To ensure safety to schoolchildren travelling in school buses, the district administration, Regional Transport Office, police, revenue and education departments carried out a joint inspection for issuing Fitness Certificates (FC) for school buses for this academic year.
Led by Collector T. Munusamy, Additional Superintendent of Police Vandita Pandey, Joint Transport Commissioner Muruganandam, Chief Educational Officer Senthivel Murugan, RTO Natarajan and Motor Vehicle Inspector Viswanathan carried out the inspection here on Friday.
Collector said there were 360 school buses in the district and on the first day of the two-day inspection drive, 192 buses were inspected. After the inspection, the authorities refused the FCs to nine buses for defects in emergency exits, speed governors and other minor violations.
Schools which owned these buses were given seven days time to rectify the defects and obtain the FCs, he said. The buses were checked for various parameters such as height of footboard, driver cabin, bag racks, floorboards, window grills, emergency exits and first aid boxes, Mr. Natarajan said.
The authorities also ensured that the drivers, who were employed by the educational institutions, had a minimum of five years experience, he said, adding 168 more buses in Karaikudi region would be inspected on May 26.

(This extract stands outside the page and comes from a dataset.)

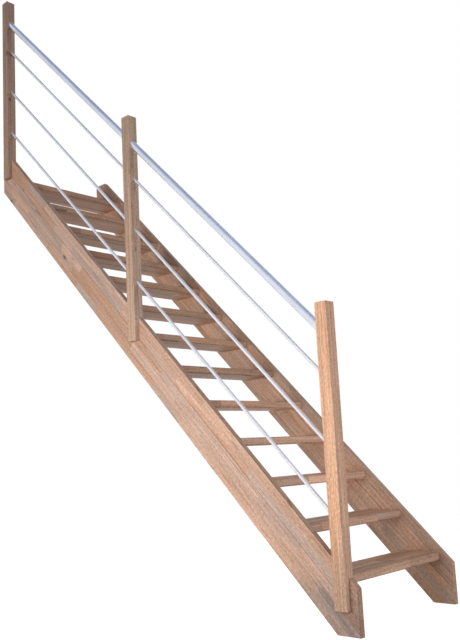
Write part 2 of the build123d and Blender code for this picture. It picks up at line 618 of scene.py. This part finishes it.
def soft_lamp(name, place, target, size, power, colour):
    """A square soft box turned to face its target."""
    light = bpy.data.lights.new(name, "AREA")
    light.shape = "SQUARE"
    light.size = size
    light.energy = power
    light.color = colour
    lamp = bpy.data.objects.new(name, light)
    lamp.location = place
    facing = Vector(target) - Vector(place)
    lamp.rotation_euler = facing.to_track_quat("-Z", "Y").to_euler()
    lamp.visible_glossy = False
    bpy.context.scene.collection.objects.link(lamp)


soft_lamp("near_lamp", (-2.0, 0.2, 1.0), (0.0, 0.5, 1.0), 1.0, 25.3, (1.0, 0.94, 0.86))
soft_lamp("low_lamp", (-4.5, 2.5, 0.35), (0.5, 1.8, 1.2), 1.5, 122.0, (1.0, 0.93, 0.84))
soft_lamp("front_lamp", (0.8, -3.6, 0.8), (0.4, 0.8, 1.2), 2.2, 75.0, (0.96, 1.0, 1.0))
soft_lamp("top_lamp", (0.8, -0.5, 6.5), (0.4, 0.8, 0.0), 2.5, 37.0, (1.0, 0.97, 0.92))
soft_lamp("back_lamp", (4.5, 6.0, 4.8), (0.4, 1.4, 1.8), 3.0, 200.0, (1.0, 0.97, 0.94))

# The camera stands low and to the left of the flight's foot, and looks a little up the stairs.
photo_height = 640.0
focal_pixels = 782.35
film_height = 36.0
picture_shift = (0.00424, 0.02268)
farthest_seen = 200.0
camera_place = Vector((-2.6751, -1.9406, 0.7553))
yaw = math.radians(46.485)
tip = math.radians(8.492)
roll = math.radians(-2.905)
forward = Vector((math.sin(yaw) * math.cos(tip), math.cos(yaw) * math.cos(tip), math.sin(tip)))
level_right = Vector((math.cos(yaw), -math.sin(yaw), 0.0))
level_up = level_right.cross(forward)
right = level_right * math.cos(roll) + level_up * math.sin(roll)
up = -level_right * math.sin(roll) + level_up * math.cos(roll)

lens = bpy.data.cameras.new("camera")
lens.sensor_width = film_height
lens.lens = film_height * focal_pixels / photo_height
lens.shift_x, lens.shift_y = picture_shift
lens.clip_end = farthest_seen
camera = bpy.data.objects.new("camera", lens)
camera_turn = Matrix((right, up, -forward)).transposed().to_4x4()
camera.matrix_world = Matrix.Translation(camera_place) @ camera_turn
bpy.context.scene.collection.objects.link(camera)
bpy.context.scene.camera = camera
bpy.context.scene.view_settings.view_transform = "Standard"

The inspection of school buses and issuance of the FCs became mandatory every year after a six-year-old girl was run over by her school bus after she slipped through a hole on the floor of the vehicle in Chennai in July 2012. After the incident, the government issued the Tamil Nadu Educational Institutions Special Rules, 2012, laying down strict guidelines for issuing the FCs for vehicles transporting schoolchildren.